Heinrich Heine Far and Near

Date/Time

Location

BOMBYX Center for Arts & Equity (130 Pine Street, Florence MA)

“New Songs for an Old Poet” is a series of four concerts that will span the remainder of 2025. Organized by long-time Valley vocalist Peter W. Shea, who is also the principal performer, the series presents a very wide variety of songs, all of them musical settings of the great nineteenth-century German-Jewish poet Heinrich Heine, whose verses have been set to music more than any other poet. All are works that Peter has in some way helped to bring into the world, either by suggestion, commission, or premiere, as part of his thirty-year project on Heine and the music he continues to inspire.
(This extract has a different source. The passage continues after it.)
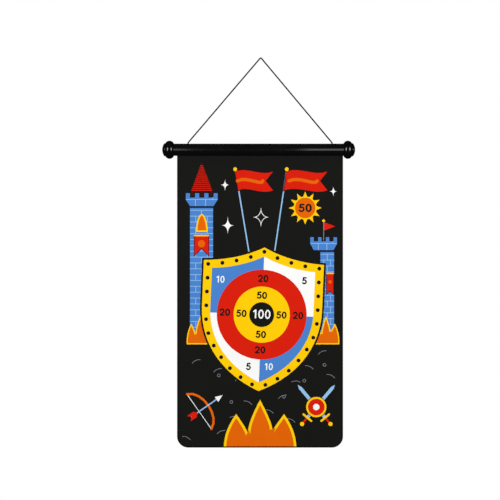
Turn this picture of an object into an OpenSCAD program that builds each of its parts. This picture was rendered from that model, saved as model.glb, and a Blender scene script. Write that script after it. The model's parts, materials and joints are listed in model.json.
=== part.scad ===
// Roll-up magnetic dart target: a flexible printed sheet that hangs from a slotted header tube on a cord.
// +X runs along the tube, +Z is up, the printed face looks towards -Y.
// The origin is the middle of the header tube's axis.

/* [Header tube] */
// Length of the tube between the end knobs
tube_length = 368; // [320:1:420]
// Outside diameter of the tube
tube_d = 26.5; // [24:0.5:32]
// Wall thickness of the tube
tube_wall = 1.8; // [1.4:0.1:2.4]
// Width of the slot along the tube's underside
slot_width = 2.4; // [2:0.1:3]

/* [End knobs] */
// Outside diameter of the ball-shaped bead
bead_d = 39.5; // [36:0.5:46]
// Radius of the bead's rounded profile
bead_profile_r = 10.05; // [9.8:0.05:10.6]
// Diameter of the domed button on the end
button_d = 28.4; // [24:0.2:30]
// How far the button's dome bulges out
dome_rise = 4.6; // [2:0.1:6]
// Length of the spigot pressed into the tube
spigot_length = 18; // [12:1:18]

/* [Target sheet] */
// Width of the sheet
sheet_width = 360; // [320:1:362]
// Height of the sheet below the tube
sheet_drop = 633; // [600:1:660]
// Thickness of the magnetic sheet
sheet_t = 1.1; // [0.8:0.1:1.4]
// Radius of the two bottom corners
corner_r = 24; // [10:1:30]
// How far the sheet sits to the right of the tube's middle
sheet_shift = 3; // [0:0.5:3]
// Diameter of the rod inside the sheet's top hem
hem_rod_d = 6; // [4:0.5:7]

/* [Hanging cord] */
// Diameter of the cord
cord_d = 3; // [1.5:0.1:3.2]
// Distance between the two cord holes
cord_span = 312.5; // [290:0.5:318]
// Height of the hanging point above the tube's axis
cord_apex_h = 199; // [150:1:240]
// Sideways offset of the hanging point from the middle of the cord
cord_apex_shift = 1.5; // [-4:0.5:4]
// Radius of the cord's bend over the nail it hangs on
cord_bend_r = 2; // [1.6:0.1:6]
// Diameter of the holes in the tube
cord_hole_d = 3.8; // [3.8:0.1:4.4]
// Diameter of the stopper knots inside the tube
knot_d = 6.2; // [5.6:0.2:6.6]

/* [Roll-up] */
// Number of strips that the bending length of the sheet is divided into
strip_count = 26; // [26:1:26]
// Strips in one turn of the roll
strips_per_turn = 9; // [9:1:9]
// Distance between two layers of the loosely rolled sheet
roll_pitch = 5.5; // [5:0.1:6]
// Distance from the tube's axis down to the first bend line
first_bend = 49; // [48:0.5:54]
// Slit between neighbouring strips, closed on the real sheet
bend_slit = 0.1; // [0.06:0.01:0.2]

/* [Hidden] */
$fn = 64;
small = 0.05;                 // clearance between neighbouring fixed pieces
tube_r = tube_d / 2;
bore_r = tube_r - tube_wall;
tube_end = tube_length / 2;
bead_x = bead_profile_r * 0.93;   // bead centre, outboard of the tube's end
bead_ring_r = bead_d / 2 - bead_profile_r;
button_x = 2 * bead_x;            // inner face of the button
button_rim = 2;
sheet_x = [sheet_shift - sheet_width / 2, sheet_shift + sheet_width / 2];
sheet_bottom = -tube_r - sheet_drop;
hem_half = tube_end - spigot_length - sheet_shift - 4;
hem_z = -bore_r + hem_rod_d / 2 + sheet_t + 2 * small;
cord_r = cord_d / 2;
cord_end_r = 1.1 * cord_r;              // rounded ends, and the flattened bend over the nail
leg_overlap = 0.5;                      // how far a leg runs into the bend
cord_pivot_z = tube_r + cord_end_r + 0.3;   // the cord swings about this height, just clear of the tube
cord_x = [sheet_shift - cord_span / 2, sheet_shift + cord_span / 2];
bend_centre = [sheet_shift + cord_apex_shift, 0, cord_apex_h - cord_bend_r];
knot_z = bore_r - knot_d / 2 - 0.2;

// The strips shorten towards the bottom edge, so that equal bends wind the sheet into an even spiral.
// A strip at radius r of the spiral is side_ratio * r long.
side_ratio = 2 * tan(180 / strips_per_turn);
radius_step = roll_pitch / strips_per_turn;
bending_length = -first_bend - sheet_bottom;
core_r = bending_length / side_ratio / strip_count - radius_step * (strip_count - 1) / 2;
outer_r = core_r + radius_step * (strip_count - 1);

// From the swing axis at x to the centre of the bend, and the leg that runs up to touch the bend
function leg_reach(x) = norm([bend_centre.x - x, bend_centre.z - cord_pivot_z]);
function leg_angle(x) = atan2(bend_centre.z - cord_pivot_z, abs(bend_centre.x - x))
    + asin(cord_bend_r / leg_reach(x));
function leg_length(x) = sqrt(pow(leg_reach(x), 2) - pow(cord_bend_r, 2));

// Length of the first n strips together, and the height of the bend line under strip n
function strips_length(n) = side_ratio * (n * outer_r - radius_step * n * (n - 1) / 2);
function bend_z(n) = -first_bend - strips_length(n);
function strip_name(k) = str("sheet_strip_", k < 10 ? "0" : "", k);

// Lays a shape that is drawn in X and Y into the X-Z plane, centred on the sheet's thickness.
module as_sheet() {
    translate([0, sheet_t / 2, 0])
        rotate([90, 0, 0])
            linear_extrude(sheet_t)
                children();
}

// Runs a cross-section drawn in Y and Z along X, from x0 to x1.
module along_x(x0, x1) {
    translate([x0, 0, 0])
        rotate([90, 0, 90])
            linear_extrude(x1 - x0)
                children();
}

// Turns a profile, drawn as radius and outboard distance, about the tube's axis at its right end.
module turned_on_axis() {
    translate([tube_end, 0, 0])
        rotate([0, 90, 0])
            rotate_extrude($fn = 96)
                children();
}

// Extruded tube, open along its underside, with two cord holes on top
module header_tube() {
    color([0.03, 0.03, 0.03])
        difference() {
            along_x(-tube_end, tube_end)
                difference() {
                    circle(r = tube_r, $fn = 96);
                    circle(r = bore_r, $fn = 96);
                    translate([-slot_width / 2, -tube_r - 1])
                        square([slot_width, tube_r]);
                }
            for (x = cord_x)
                translate([x, 0, 0])
                    cylinder(h = tube_r + 1, d = cord_hole_d);
        }
}

// Turned end knob: bead, domed button and the spigot that fills the tube's end
module end_knob() {
    dome_r = (pow(button_d / 2, 2) + pow(dome_rise, 2)) / (2 * dome_rise);
    color([0.03, 0.03, 0.03]) {
        turned_on_axis()
            intersection() {
                translate([bead_ring_r, bead_x])
                    circle(r = bead_profile_r, $fn = 96);
                translate([0, small])
                    square([bead_d, button_x - small]);
            }
        turned_on_axis()
            translate([0, -spigot_length])
                square([bore_r - small, spigot_length + button_x]);
        turned_on_axis()
            translate([0, button_x - 1])
                square([button_d / 2, button_rim + 1]);
        turned_on_axis()
            intersection() {
                translate([0, button_x + button_rim + dome_rise - dome_r])
                    circle(r = dome_r, $fn = 180);
                translate([0, button_x + button_rim - 1])
                    square([button_d / 2, dome_rise + 2]);
            }
    }
}

module end_knob_right() {
    end_knob();
}

module end_knob_left() {
    mirror([1, 0, 0])
        end_knob();
}

// Rod that keeps the hem from pulling out through the slot
module hem_rod() {
    color([0.55, 0.55, 0.55])
        along_x(sheet_shift - hem_half, sheet_shift + hem_half)
            translate([0, hem_z])
                circle(d = hem_rod_d);
}

// Top edge of the sheet: looped round the rod inside the tube, and hanging through the slot
module sheet_hem() {
    neck_top = -bore_r - small;
    loop_r = hem_rod_d / 2 + small;
    color([0.1, 0.1, 0.1]) {
        along_x(sheet_shift - hem_half, sheet_shift + hem_half)
            difference() {
                union() {
                    translate([0, hem_z])
                        circle(r = loop_r + sheet_t);
                    translate([-sheet_t / 2, neck_top - 1])
                        square([sheet_t, hem_z - neck_top]);
                }
                translate([0, hem_z])
                    circle(r = loop_r);
            }
        as_sheet()
            translate([sheet_x[0], -first_bend + bend_slit / 2])
                square([sheet_width, neck_top + first_bend - bend_slit / 2]);
    }
}

// Outline of the hanging sheet, with its rounded bottom corners
module sheet_outline() {
    union() {
        translate([sheet_x[0], sheet_bottom + corner_r])
            square([sheet_width, sheet_drop]);
        translate([sheet_x[0] + corner_r, sheet_bottom])
            square([sheet_width - 2 * corner_r, corner_r + 1]);
        for (x = [sheet_x[0] + corner_r, sheet_x[1] - corner_r])
            translate([x, sheet_bottom + corner_r])
                circle(r = corner_r, $fn = 96);
    }
}

// Strip k of the sheet, counted from the top
module sheet_strip(k) {
    top = bend_z(k - 1) - bend_slit / 2;
    bottom = k == strip_count ? sheet_bottom : bend_z(k) + bend_slit / 2;
    shade = 0.1 + 0.02 * (k % 2);
    color([shade, shade, shade])
        as_sheet()
            intersection() {
                sheet_outline();
                translate([sheet_x[0] - 1, bottom])
                    square([sheet_width + 2, top - bottom]);
            }
}

// One straight leg of the cord, from its swing axis at x up to the bend over the hanging point
module cord_leg(x) {
    lean = sign(bend_centre.x - x) * (90 - leg_angle(x));
    translate([x, 0, cord_pivot_z]) {
        sphere(r = cord_end_r);
        rotate([0, lean, 0])
            cylinder(h = leg_length(x) + leg_overlap, r = cord_r);
    }
}

// Cord from hole to hole over the hanging point, with round ends on the swing axis
module hanging_cord() {
    left = leg_angle(cord_x[0]);
    right = leg_angle(cord_x[1]);
    color([0.05, 0.05, 0.05]) {
        for (x = cord_x)
            cord_leg(x);
        translate(bend_centre)
            rotate([90, 0, 0])
                rotate([0, 0, 90 - right])
                    rotate_extrude(angle = left + right)
                        translate([cord_bend_r, 0])
                            circle(r = cord_end_r);
    }
}

// End of the cord in its hole, with the stopper knot inside the tube
module cord_tail(x) {
    color([0.05, 0.05, 0.05]) {
        translate([x, 0, knot_z])
            sphere(d = knot_d);
        translate([x, 0, knot_z])
            cylinder(h = cord_pivot_z - cord_end_r - 0.1 - knot_z, r = cord_r);
    }
}

module cord_tail_left() {
    cord_tail(cord_x[0]);
}

module cord_tail_right() {
    cord_tail(cord_x[1]);
}

header_tube();
end_knob_left();
end_knob_right();
hem_rod();
sheet_hem();
hanging_cord();
cord_tail_left();
cord_tail_right();
for (k = [1:strip_count])
    sheet_strip(k);
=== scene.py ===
"""The looks of the roll-up magnetic dart target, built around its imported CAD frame.

The print is drawn in millimetres on the sheet: the first coordinate runs to the right from the
sheet's middle, the second one up from its bottom edge.
"""

import json
import math

import bpy
import numpy as np
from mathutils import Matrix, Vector, geometry


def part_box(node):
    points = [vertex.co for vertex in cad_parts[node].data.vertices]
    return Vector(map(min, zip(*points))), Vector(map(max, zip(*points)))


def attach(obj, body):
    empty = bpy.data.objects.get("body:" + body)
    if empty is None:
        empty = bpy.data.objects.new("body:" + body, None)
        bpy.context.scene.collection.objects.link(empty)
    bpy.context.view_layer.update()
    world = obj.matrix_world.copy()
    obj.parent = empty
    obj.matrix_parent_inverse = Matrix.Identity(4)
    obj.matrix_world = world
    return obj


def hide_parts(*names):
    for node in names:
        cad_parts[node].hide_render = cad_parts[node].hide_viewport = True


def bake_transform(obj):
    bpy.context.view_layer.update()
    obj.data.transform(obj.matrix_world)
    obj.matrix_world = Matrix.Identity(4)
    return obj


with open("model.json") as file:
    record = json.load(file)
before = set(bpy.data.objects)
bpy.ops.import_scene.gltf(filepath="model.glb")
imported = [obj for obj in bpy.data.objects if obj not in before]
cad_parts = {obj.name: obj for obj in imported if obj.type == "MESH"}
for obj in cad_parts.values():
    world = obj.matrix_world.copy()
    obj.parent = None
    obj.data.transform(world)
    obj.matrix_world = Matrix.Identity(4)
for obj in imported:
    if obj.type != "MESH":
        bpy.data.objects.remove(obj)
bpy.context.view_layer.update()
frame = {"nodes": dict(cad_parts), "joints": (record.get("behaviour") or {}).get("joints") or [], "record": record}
JOINTS = {j["name"]: j for j in frame["joints"]}
MM = 0.001
TURN = 360

# ---------------------------------------------------------------- sizes taken from the frame, in mm
STRIPS = sorted(n for n in frame["nodes"] if n.startswith("sheet_strip_"))


def box_mm(node):
    low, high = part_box(node)
    return low / MM, high / MM


first_low, first_high = box_mm(STRIPS[0])
SHEET_MID = (first_low.x + first_high.x) / 2
SHEET_W = first_high.x - first_low.x
SHEET_T = first_high.y - first_low.y
SHEET_BOTTOM = box_mm(STRIPS[-1])[0].z
TUBE_R = box_mm("header_tube")[1].z
TUBE_END = box_mm("header_tube")[1].x
HEM_LOW, HEM_HIGH = box_mm("hem_rod")
CORNER_R = 24
RIM = 2.8
EDGE_ROUND = 0.25
HALF_W = SHEET_W / 2
SLOT_REACH = 1.7       # how far the sheet's top runs up into the tube's slot
SHEET_TOP = -TUBE_R + SLOT_REACH - SHEET_BOTTOM


# ---------------------------------------------------------------- plane shapes
def arc(centre, radius, start, end, points=0):
    """Points on a circle or ellipse, from one angle to another in degrees."""
    rx, ry = radius if isinstance(radius, tuple) else (radius, radius)
    points = points or max(4, int(abs(end - start) / 10) + 1)
    angles = np.radians(np.linspace(start, end, points))
    return [(centre[0] + rx * math.cos(t), centre[1] + ry * math.sin(t)) for t in angles]


def disc(centre, radius, points=0):
    return arc(centre, radius, 0, TURN, points)[:-1]


def curve(start, *spans, steps=9):
    """A path of straight (1 point), quadratic (2 points) and cubic (3 points) spans."""
    path = [start]
    for span in spans:
        knots = np.array([path[-1], *span], float)
        if len(knots) == 2:
            path.append(span[0])
            continue
        for t in np.linspace(0, 1, steps)[1:]:
            k = knots
            while len(k) > 1:
                k = k[:-1] * (1 - t) + k[1:] * t
            path.append(tuple(k[0]))
    return path


def moved(path, at=(0, 0), turn=0, size=1):
    """The path, sized, turned in degrees and then moved."""
    c, s = math.cos(math.radians(turn)), math.sin(math.radians(turn))
    return [(at[0] + size * (c * x - s * y), at[1] + size * (s * x + c * y)) for x, y in path]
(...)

All but one of the sixty-plus songs have been composed since the turn of this century, with two-thirds of the composers being from New England.

This first concert, “Heinrich Heine, Far and Near,” features sixteen songs by thirteen composers who hail from as far away as Germany and as close at hand as the Pioneer Valley. The songs range in style from cabaret to classical, in mood from witty to tragic, and in tonality from Baroque to twelve-tone. Nearly all display some aspect of Heine’s characteristic irony, and several will be sung in English translation. Peter will be joined by mezzo-soprano and guitarist Justina Golden, pianist Brenda Moore Miller, pianist and guitarist Clifton J. Noble, Jr., and soprano Junko Watanabe.

Later concerts in the series:

“The Noble Heine,” Sunday, July 6, music by local pianist and composer Clifton J. Noble, Jr., including his 2016 song cycle written in tribute to Robert Schumann, and four new works composed for the vocal sextet Cantabile, of which Peter is a member.

“The Parting Summer,” Saturday, Sept. 13, music by pianist and composer Kaeza Fearn, presently of Cape Cod, featuring her 2009 song cycle of the same name, sung by Peter with pianist Monica Jakuc Leverett, plus a few of Kaeza’s piano works.

“Seas, Birds and Trees,” Saturday, Dec. 13 (Heine’s 228th birthday), an evocative potpourri of works by a dozen composers, with several sea-related solo songs, a suite for piano four-hands, and four pieces for voice and multiple instruments, with a cast of thousands (well, nine really).